## Task goal
Restate word for word the lines of the data below, from the first through the one that has "465], [300, 500]])".
-*-*-
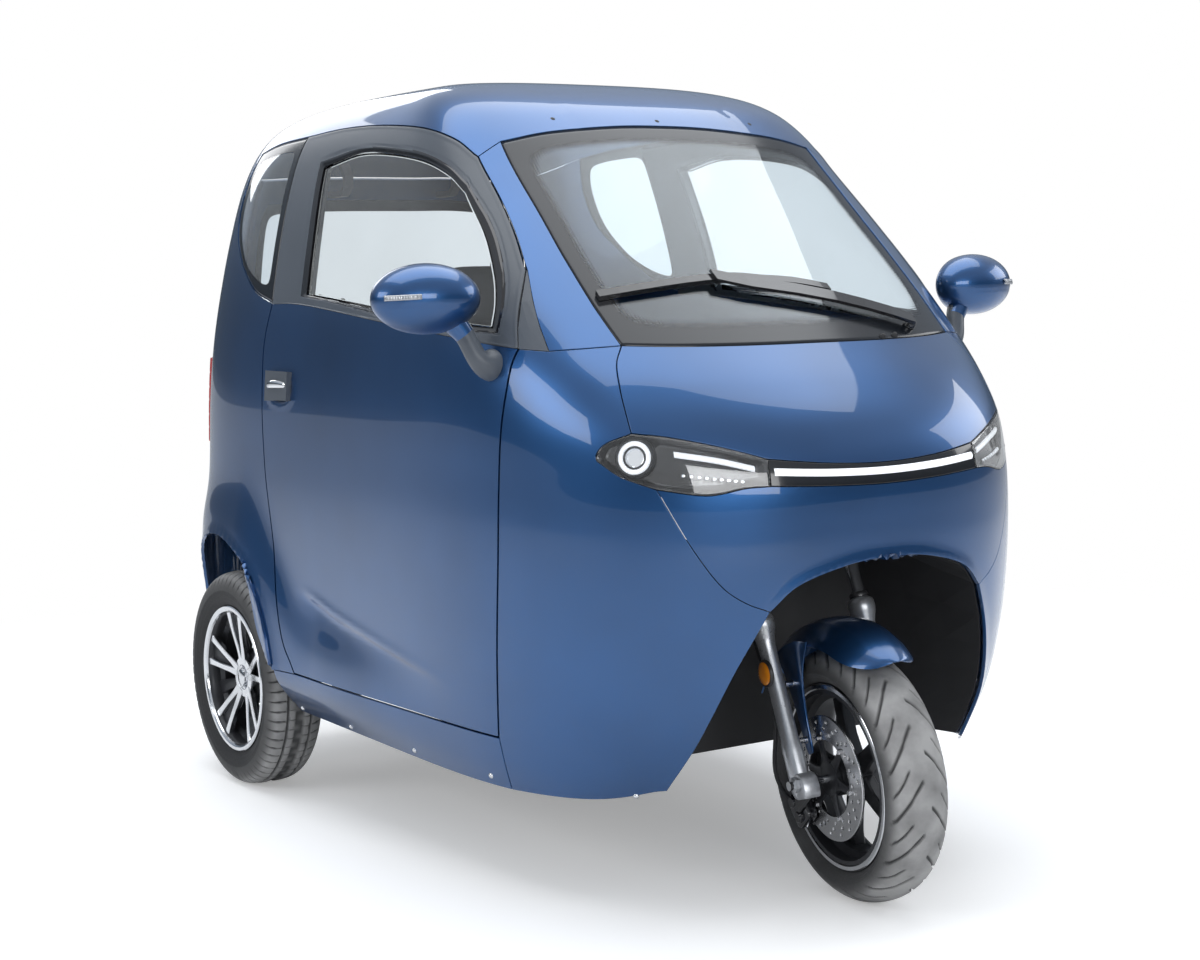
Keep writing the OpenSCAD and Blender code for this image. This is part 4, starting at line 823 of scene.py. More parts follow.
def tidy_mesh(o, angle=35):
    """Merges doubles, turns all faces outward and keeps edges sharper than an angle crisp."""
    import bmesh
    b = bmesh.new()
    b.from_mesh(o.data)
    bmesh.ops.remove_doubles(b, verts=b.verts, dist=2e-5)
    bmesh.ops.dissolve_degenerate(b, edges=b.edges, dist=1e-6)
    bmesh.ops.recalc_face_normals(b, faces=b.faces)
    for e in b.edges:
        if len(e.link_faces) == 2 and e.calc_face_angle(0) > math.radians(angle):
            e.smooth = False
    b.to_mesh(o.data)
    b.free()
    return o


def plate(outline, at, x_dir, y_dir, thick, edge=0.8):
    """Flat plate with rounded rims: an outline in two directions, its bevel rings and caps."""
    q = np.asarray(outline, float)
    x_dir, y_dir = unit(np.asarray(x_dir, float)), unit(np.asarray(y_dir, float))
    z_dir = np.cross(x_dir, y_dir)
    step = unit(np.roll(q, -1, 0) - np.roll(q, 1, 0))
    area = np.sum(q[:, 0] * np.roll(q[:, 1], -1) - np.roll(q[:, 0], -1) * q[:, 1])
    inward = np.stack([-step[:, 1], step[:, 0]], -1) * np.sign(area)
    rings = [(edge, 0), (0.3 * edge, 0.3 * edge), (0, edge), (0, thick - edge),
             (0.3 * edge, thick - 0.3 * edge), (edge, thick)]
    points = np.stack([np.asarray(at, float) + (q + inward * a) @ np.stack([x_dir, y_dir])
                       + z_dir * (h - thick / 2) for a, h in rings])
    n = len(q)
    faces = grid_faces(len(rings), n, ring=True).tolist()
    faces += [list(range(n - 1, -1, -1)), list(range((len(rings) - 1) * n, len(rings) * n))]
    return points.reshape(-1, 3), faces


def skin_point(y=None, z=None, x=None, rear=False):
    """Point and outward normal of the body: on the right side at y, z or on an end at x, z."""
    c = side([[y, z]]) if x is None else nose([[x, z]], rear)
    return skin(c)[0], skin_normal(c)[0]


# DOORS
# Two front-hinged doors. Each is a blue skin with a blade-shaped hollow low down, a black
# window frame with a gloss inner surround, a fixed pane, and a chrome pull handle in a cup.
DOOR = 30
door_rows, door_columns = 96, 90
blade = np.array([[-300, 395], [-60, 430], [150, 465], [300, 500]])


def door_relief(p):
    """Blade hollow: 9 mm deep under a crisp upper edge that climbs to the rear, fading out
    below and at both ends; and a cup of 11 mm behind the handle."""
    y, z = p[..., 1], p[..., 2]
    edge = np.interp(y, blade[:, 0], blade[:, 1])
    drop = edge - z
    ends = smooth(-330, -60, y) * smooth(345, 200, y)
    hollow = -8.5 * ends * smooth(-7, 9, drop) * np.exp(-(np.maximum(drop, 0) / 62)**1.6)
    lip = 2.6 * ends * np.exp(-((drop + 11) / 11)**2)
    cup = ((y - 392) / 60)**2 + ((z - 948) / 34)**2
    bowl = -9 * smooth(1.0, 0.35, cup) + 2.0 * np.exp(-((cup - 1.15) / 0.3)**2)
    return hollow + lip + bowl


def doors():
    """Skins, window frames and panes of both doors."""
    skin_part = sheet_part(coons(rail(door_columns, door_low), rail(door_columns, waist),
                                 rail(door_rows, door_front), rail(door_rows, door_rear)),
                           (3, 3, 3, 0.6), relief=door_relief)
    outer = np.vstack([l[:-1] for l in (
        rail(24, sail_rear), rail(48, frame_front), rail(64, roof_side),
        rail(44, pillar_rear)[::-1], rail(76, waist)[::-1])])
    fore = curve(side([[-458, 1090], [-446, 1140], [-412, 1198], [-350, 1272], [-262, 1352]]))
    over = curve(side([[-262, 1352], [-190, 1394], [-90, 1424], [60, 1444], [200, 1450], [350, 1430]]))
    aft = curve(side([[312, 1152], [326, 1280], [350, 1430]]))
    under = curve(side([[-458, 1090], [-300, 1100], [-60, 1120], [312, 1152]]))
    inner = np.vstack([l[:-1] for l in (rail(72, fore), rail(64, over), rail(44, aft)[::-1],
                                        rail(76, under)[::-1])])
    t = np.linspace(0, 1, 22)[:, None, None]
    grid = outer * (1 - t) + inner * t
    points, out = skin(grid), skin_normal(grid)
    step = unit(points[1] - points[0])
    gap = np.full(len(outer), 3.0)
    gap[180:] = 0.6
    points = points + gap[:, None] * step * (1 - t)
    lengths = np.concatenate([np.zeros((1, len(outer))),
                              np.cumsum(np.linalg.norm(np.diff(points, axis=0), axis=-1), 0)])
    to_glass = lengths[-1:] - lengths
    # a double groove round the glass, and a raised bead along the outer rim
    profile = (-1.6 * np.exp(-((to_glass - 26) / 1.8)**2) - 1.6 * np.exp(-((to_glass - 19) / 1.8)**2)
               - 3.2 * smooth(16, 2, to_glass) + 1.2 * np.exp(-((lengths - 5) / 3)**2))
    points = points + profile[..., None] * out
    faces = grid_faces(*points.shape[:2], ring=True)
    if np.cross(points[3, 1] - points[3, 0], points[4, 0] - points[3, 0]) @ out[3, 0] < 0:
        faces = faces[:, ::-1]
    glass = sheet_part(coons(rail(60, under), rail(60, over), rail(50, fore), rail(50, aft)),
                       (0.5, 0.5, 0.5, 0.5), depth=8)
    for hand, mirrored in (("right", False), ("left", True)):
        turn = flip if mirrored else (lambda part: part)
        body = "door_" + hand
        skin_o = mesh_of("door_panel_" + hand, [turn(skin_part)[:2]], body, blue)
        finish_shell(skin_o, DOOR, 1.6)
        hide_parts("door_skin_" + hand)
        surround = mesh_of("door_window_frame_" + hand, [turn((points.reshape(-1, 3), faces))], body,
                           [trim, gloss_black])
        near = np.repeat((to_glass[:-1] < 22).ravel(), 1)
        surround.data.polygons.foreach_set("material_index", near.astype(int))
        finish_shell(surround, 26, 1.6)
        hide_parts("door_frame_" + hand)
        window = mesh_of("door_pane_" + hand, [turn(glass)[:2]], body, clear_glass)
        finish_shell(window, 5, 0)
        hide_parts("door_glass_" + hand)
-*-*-
## Result of this task
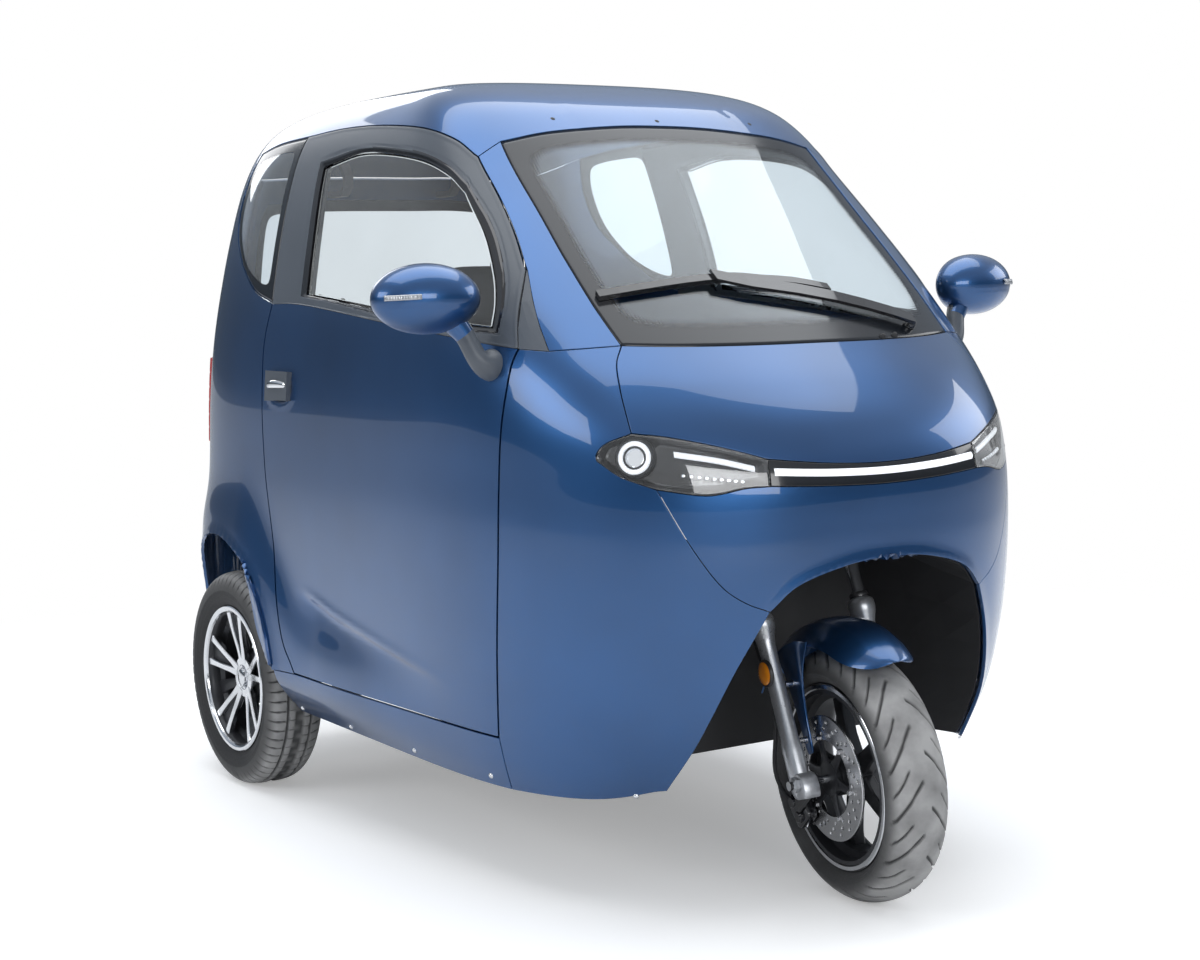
Keep writing the OpenSCAD and Blender code for this image. This is part 4, starting at line 823 of scene.py. More parts follow.
def tidy_mesh(o, angle=35):
    """Merges doubles, turns all faces outward and keeps edges sharper than an angle crisp."""
    import bmesh
    b = bmesh.new()
    b.from_mesh(o.data)
    bmesh.ops.remove_doubles(b, verts=b.verts, dist=2e-5)
    bmesh.ops.dissolve_degenerate(b, edges=b.edges, dist=1e-6)
    bmesh.ops.recalc_face_normals(b, faces=b.faces)
    for e in b.edges:
        if len(e.link_faces) == 2 and e.calc_face_angle(0) > math.radians(angle):
            e.smooth = False
    b.to_mesh(o.data)
    b.free()
    return o


def plate(outline, at, x_dir, y_dir, thick, edge=0.8):
    """Flat plate with rounded rims: an outline in two directions, its bevel rings and caps."""
    q = np.asarray(outline, float)
    x_dir, y_dir = unit(np.asarray(x_dir, float)), unit(np.asarray(y_dir, float))
    z_dir = np.cross(x_dir, y_dir)
    step = unit(np.roll(q, -1, 0) - np.roll(q, 1, 0))
    area = np.sum(q[:, 0] * np.roll(q[:, 1], -1) - np.roll(q[:, 0], -1) * q[:, 1])
    inward = np.stack([-step[:, 1], step[:, 0]], -1) * np.sign(area)
    rings = [(edge, 0), (0.3 * edge, 0.3 * edge), (0, edge), (0, thick - edge),
             (0.3 * edge, thick - 0.3 * edge), (edge, thick)]
    points = np.stack([np.asarray(at, float) + (q + inward * a) @ np.stack([x_dir, y_dir])
                       + z_dir * (h - thick / 2) for a, h in rings])
    n = len(q)
    faces = grid_faces(len(rings), n, ring=True).tolist()
    faces += [list(range(n - 1, -1, -1)), list(range((len(rings) - 1) * n, len(rings) * n))]
    return points.reshape(-1, 3), faces


def skin_point(y=None, z=None, x=None, rear=False):
    """Point and outward normal of the body: on the right side at y, z or on an end at x, z."""
    c = side([[y, z]]) if x is None else nose([[x, z]], rear)
    return skin(c)[0], skin_normal(c)[0]


# DOORS
# Two front-hinged doors. Each is a blue skin with a blade-shaped hollow low down, a black
# window frame with a gloss inner surround, a fixed pane, and a chrome pull handle in a cup.
DOOR = 30
door_rows, door_columns = 96, 90
blade = np.array([[-300, 395], [-60, 430], [150, 465], [300, 500]])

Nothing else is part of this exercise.